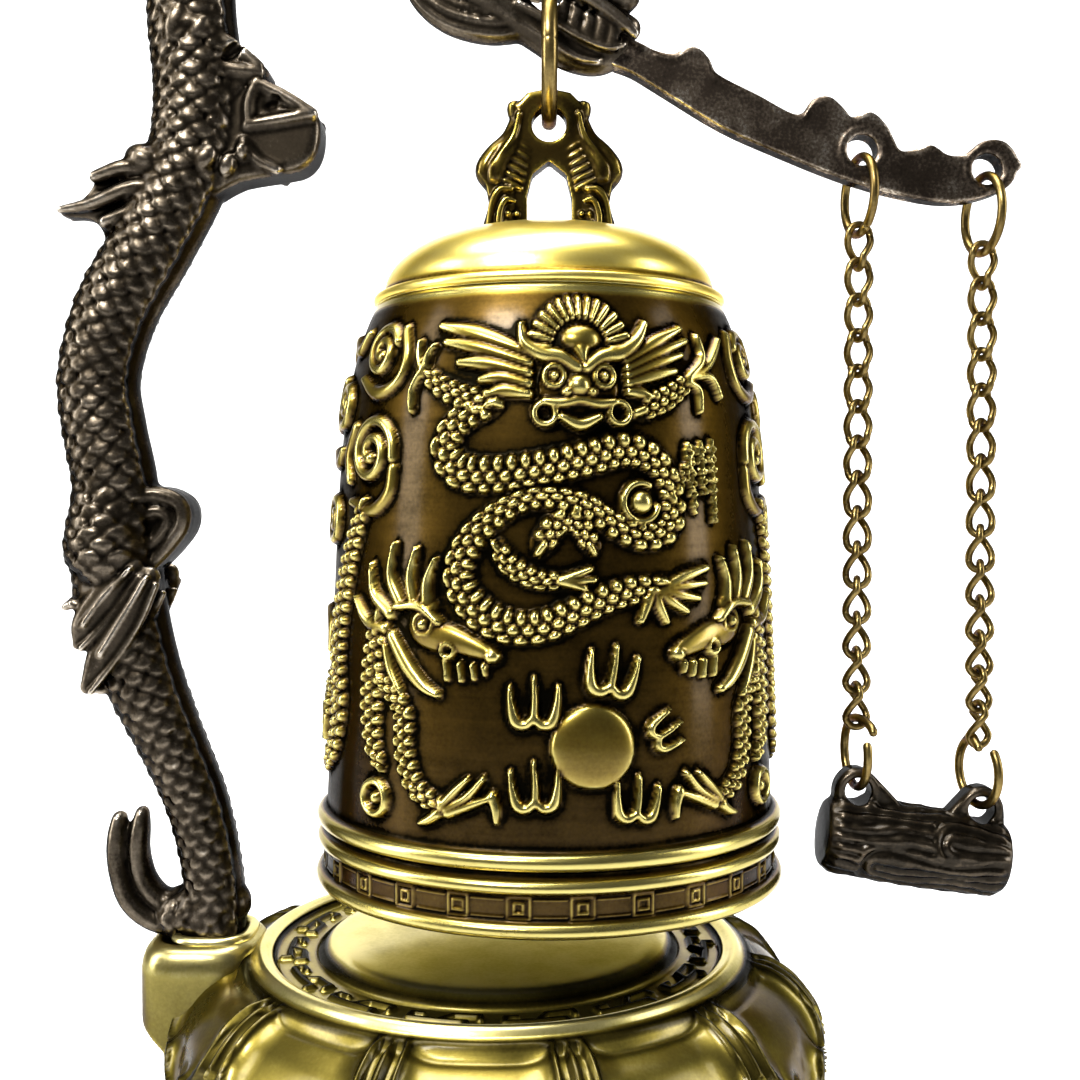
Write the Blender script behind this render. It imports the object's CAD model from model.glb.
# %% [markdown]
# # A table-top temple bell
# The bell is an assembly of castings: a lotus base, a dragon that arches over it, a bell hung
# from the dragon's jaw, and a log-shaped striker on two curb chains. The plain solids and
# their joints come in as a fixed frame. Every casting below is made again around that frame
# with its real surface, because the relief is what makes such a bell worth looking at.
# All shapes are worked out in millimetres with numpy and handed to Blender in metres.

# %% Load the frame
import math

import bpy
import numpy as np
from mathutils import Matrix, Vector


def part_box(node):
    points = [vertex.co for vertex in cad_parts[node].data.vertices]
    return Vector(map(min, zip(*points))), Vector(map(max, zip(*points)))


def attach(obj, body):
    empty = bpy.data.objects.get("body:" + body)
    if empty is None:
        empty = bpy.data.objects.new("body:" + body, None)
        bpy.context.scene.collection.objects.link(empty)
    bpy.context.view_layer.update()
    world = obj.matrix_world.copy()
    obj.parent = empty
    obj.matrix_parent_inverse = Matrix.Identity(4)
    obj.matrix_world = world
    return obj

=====

**AIM:** Identify lines with the string "Vector". Copy each one.

**ANSWER TO THIS TASK:**
from mathutils import Matrix, Vector
    return Vector(map(min, zip(*points))), Vector(map(max, zip(*points)))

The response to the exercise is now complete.